9. “Golden Child” (Pajama Club, 2011)

In less band-centric style, Neil wrote “Golden Child” for a one-off album he made principally with his wife Sharon in 2011, under the name of Pajama Club. He was all about experimental songwriting at this time, often by adding words to his wife’s inventive basslines and semi-electronic grooves, instead of composing melodies around his lyrics. Here he sings wistfully on the subject of his two sons flying the nest, over a delicately finger-picked melody which is made all the more poignant by Sharon’s haunting backing vocals and harmonies. It’s a beautiful song in a way that’s more loose, folky, intimate, and lo-fi than anything else he’s ever done, complete with his own unrefined drumming. In fact, not finely crafted at all. But in a good way.


8. “Won’t Give In” (The Finn Brothers, 2004)

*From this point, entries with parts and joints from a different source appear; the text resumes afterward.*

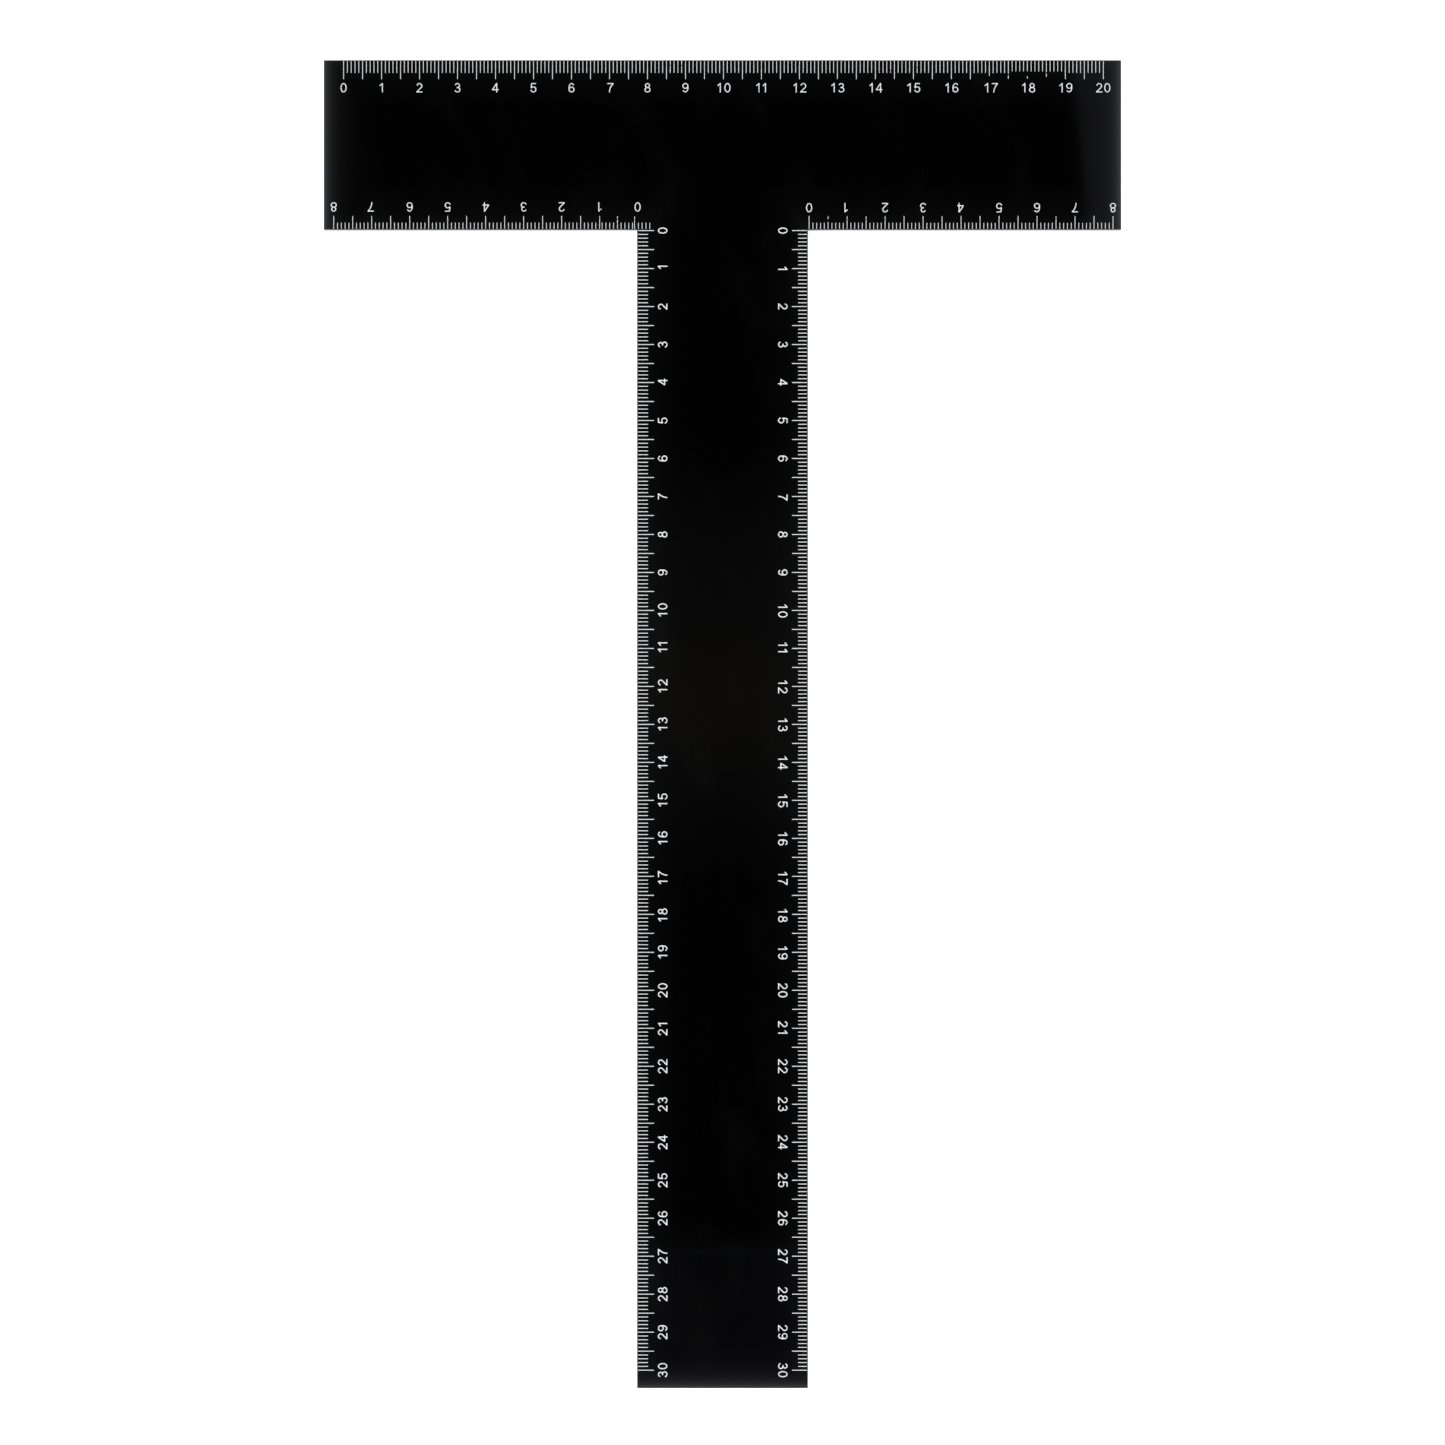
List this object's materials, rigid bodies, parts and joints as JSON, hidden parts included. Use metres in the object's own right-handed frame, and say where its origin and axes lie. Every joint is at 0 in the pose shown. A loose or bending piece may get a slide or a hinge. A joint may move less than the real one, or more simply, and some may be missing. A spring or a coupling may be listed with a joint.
{
  "type": "t square",
  "caption": "Flat black acrylic T square with white centimetre scales printed along the head and both edges of the blade.",
  "frame": {"origin": "middle of the head's guide edge (the edge the blade leaves from), on the underside", "axes": "+X along the head to the right, +Y across the head away from the blade (the blade runs along -Y), +Z out of the printed face"},
  "size_m": [0.21, 0.3497, 0.003],
  "materials": {
    "black_acrylic": "polished cast acrylic sheet, laser-cut edges",
    "white_ink": "screen-printed white ink, slightly satin"
  },
  "bodies": {
    "root": {"t_sheet": "black_acrylic", "head_top_cm_marks": "white_ink", "head_top_half_cm_marks": "white_ink", "head_top_mm_marks": "white_ink", "head_top_numerals": "white_ink", "head_left_cm_marks": "white_ink", "head_left_half_cm_marks": "white_ink", "head_left_mm_marks": "white_ink", "head_left_numerals": "white_ink", "head_right_cm_marks": "white_ink", "head_right_half_cm_marks": "white_ink", "head_right_mm_marks": "white_ink", "head_right_numerals": "white_ink", "blade_left_cm_marks": "white_ink", "blade_left_half_cm_marks": "white_ink", "blade_left_mm_marks": "white_ink", "blade_left_numerals": "white_ink", "blade_right_cm_marks": "white_ink", "blade_right_half_cm_marks": "white_ink", "blade_right_mm_marks": "white_ink", "blade_right_numerals": "white_ink"}
  },
  "joints": []
}
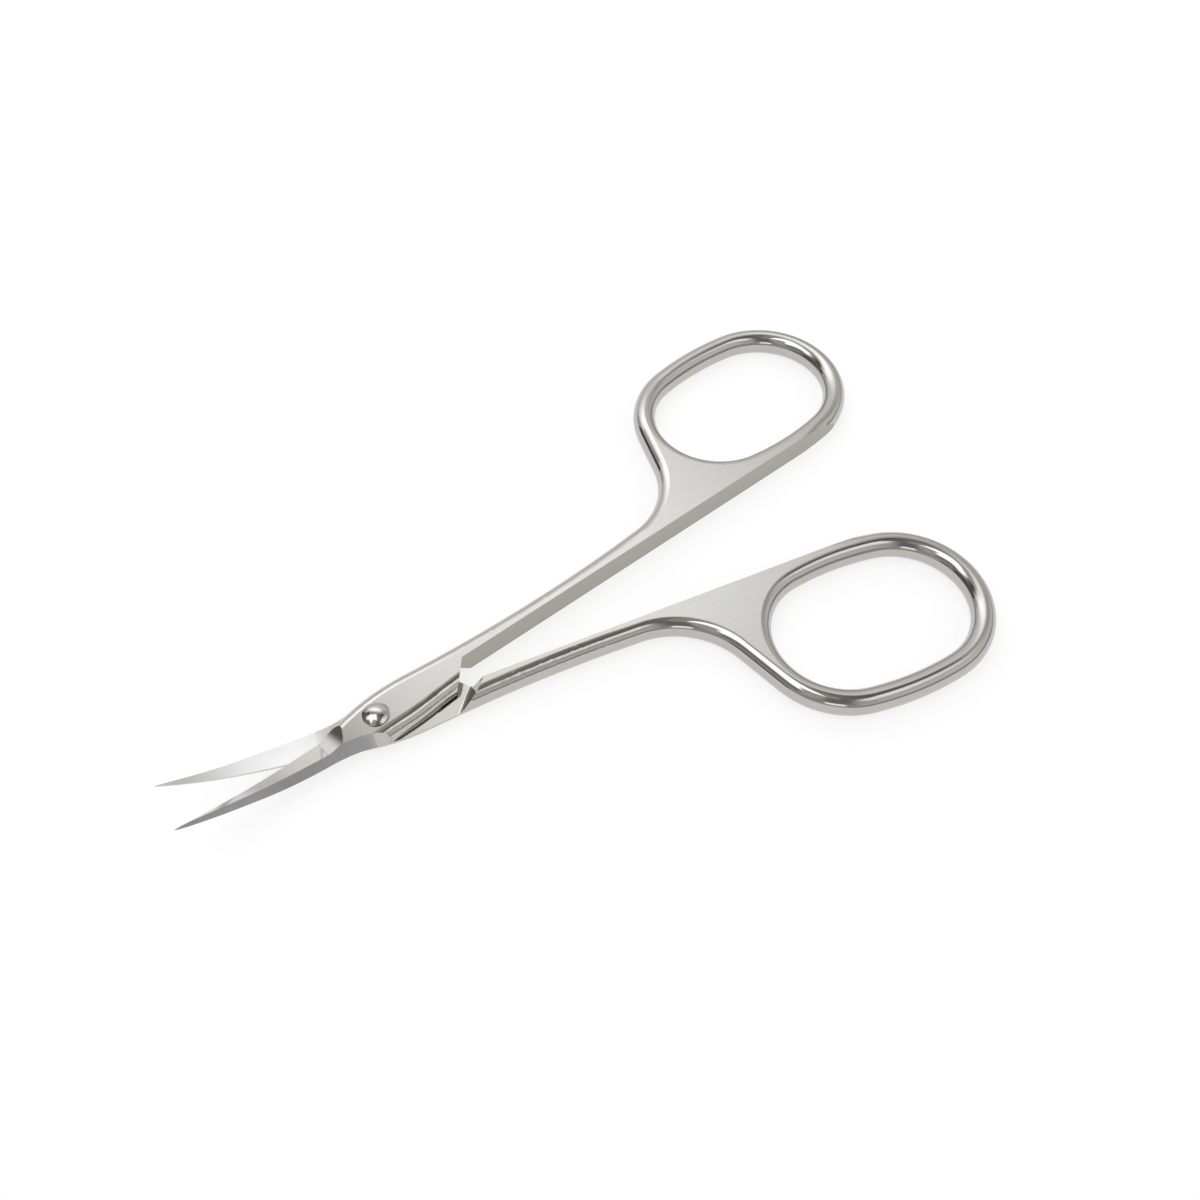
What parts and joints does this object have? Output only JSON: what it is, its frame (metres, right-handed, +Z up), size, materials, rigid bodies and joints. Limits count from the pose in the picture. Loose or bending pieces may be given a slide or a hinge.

It’s always a thrill when Neil and Tim, initially of clownishly dressed new wave band Split Enz, get together for some brotherly songwriting action and immaculate fraternal harmonizing. It’s something they did joyously on the classic Crowded House album Woodface in 1991, with such momentous results as “It’s Only Natural” and “Weather With You”. It’s also something they did, as the Finn Brothers, on 2004’s Everyone Is Here LP, on which is to be found the emotional and surging “Won’t Give In”. This is a song that’s about as finely crafted as it gets, actually, with its jangly guitar riff, polished production, dramatic “come-on-now” middle eight, and deeply moving – almost existential – lyrics about kinship, connectedness, and, heck, mortality and everything. The Finns hit you with such words as “What does it mean when you belong to someone? When you’re born with a name? When you carry it on?” And they hit very, very hard.

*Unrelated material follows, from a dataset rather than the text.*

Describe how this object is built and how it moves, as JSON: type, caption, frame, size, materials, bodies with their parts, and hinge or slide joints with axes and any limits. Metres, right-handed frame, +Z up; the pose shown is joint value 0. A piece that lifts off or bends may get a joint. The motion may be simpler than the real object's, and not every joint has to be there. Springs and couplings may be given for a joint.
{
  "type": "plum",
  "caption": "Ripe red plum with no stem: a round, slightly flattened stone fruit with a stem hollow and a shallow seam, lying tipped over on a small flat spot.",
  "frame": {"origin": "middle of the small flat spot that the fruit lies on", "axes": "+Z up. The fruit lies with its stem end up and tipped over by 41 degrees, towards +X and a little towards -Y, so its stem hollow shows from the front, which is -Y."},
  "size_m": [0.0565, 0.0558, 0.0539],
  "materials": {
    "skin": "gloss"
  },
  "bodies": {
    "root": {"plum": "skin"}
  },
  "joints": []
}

https://www.youtube.com/watch?v=pVtBV5UwI6Y

7. “Fingers of Love” (Crowded House, 1993)

Neil is clearly a great collaborator when it comes to writing songs, but he can also come up with the goods entirely on his own if he needs to. “Fingers of Love” is a case in point, being a Crowded House number from the brilliant Together Alone album of 1993, which doesn’t feature Tim at all. He delivers on the whole “finely crafted” thing (of course, he does!) and sings beautifully of being sensually cleansed and finding solace in sunbeams, music, and massages. But the main thing about the song is the atmosphere. Neil has multi-instrumentalist Mark Hart to thank in large part for this, who he brought into the band for this LP, and who provides those stunning guitar licks which reverberate throughout the song. He also owes much to co-producer Youth, who brings to the track a wonderfully spacious and trancey sound that takes the listener to another plane. “The chiming of a perfect chord”, indeed!


6. “She Will Have Her Way” (Neil Finn, 1998)

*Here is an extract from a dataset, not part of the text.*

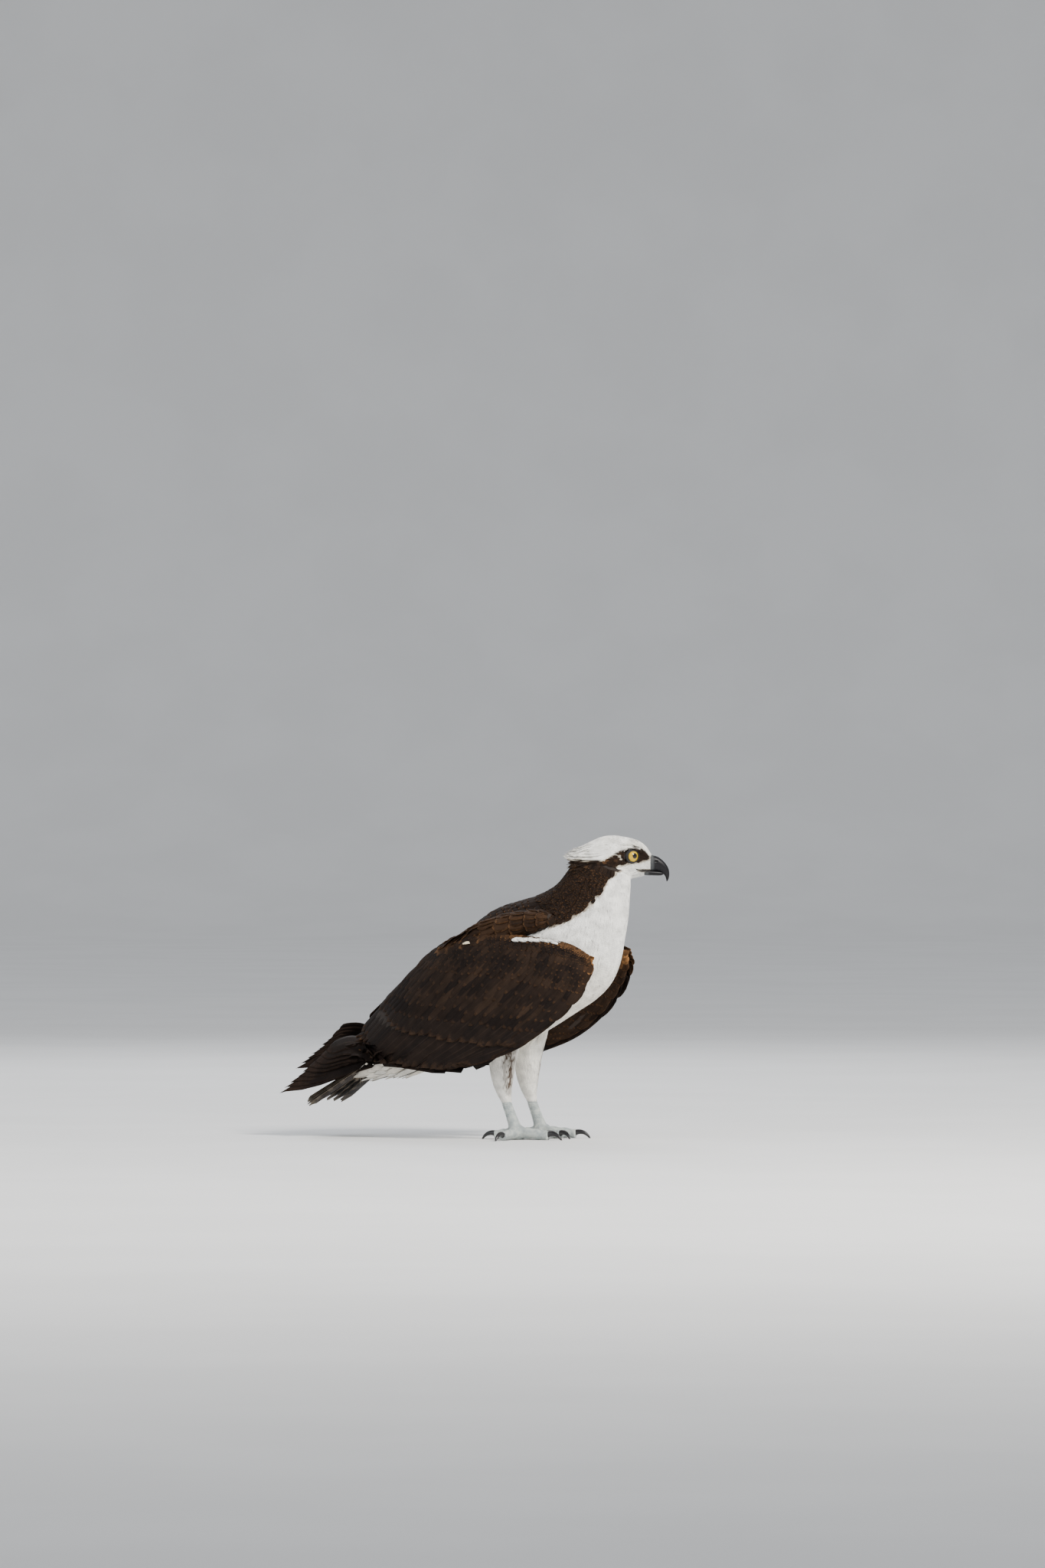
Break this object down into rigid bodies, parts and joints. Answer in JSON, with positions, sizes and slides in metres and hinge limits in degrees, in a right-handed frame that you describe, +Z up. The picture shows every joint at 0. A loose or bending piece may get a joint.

Neil sought altogether different atmospheres and sonic textures for his first solo album, 1998’s Try Whistling This, by co-opting a range of esteemed producers and virtuoso musicians, particularly of the drumming variety. This resulted in some new adventures in percussion, along with an array of distinctive orchestral flourishes, and electronic effects, to do justice to a supremely confident songwriter going into more twisted and gothic territory than he had with Crowded House. Much of this is evident on standout track “She Will Have Her Way”, with former Split Enzer Michael Barker laying on big, John Bonham-style beats, and Bjork and Madonna producer Marius de Vries ramping up the chiming guitars and powerful self-harmonies. It’s a ballad, sure, but one about a kind of love that’s seemingly harmful, addictive, and life-sapping, which leaves the narrator exclaiming, “I am heavy and my spirit has died”. It’s disturbing in its subject matter but, despite that, exceptionally Beatlesque. Plus it comes with a wonderfully entertaining video that borrows from the 1950s B movie Attack of the 50 Foot Woman.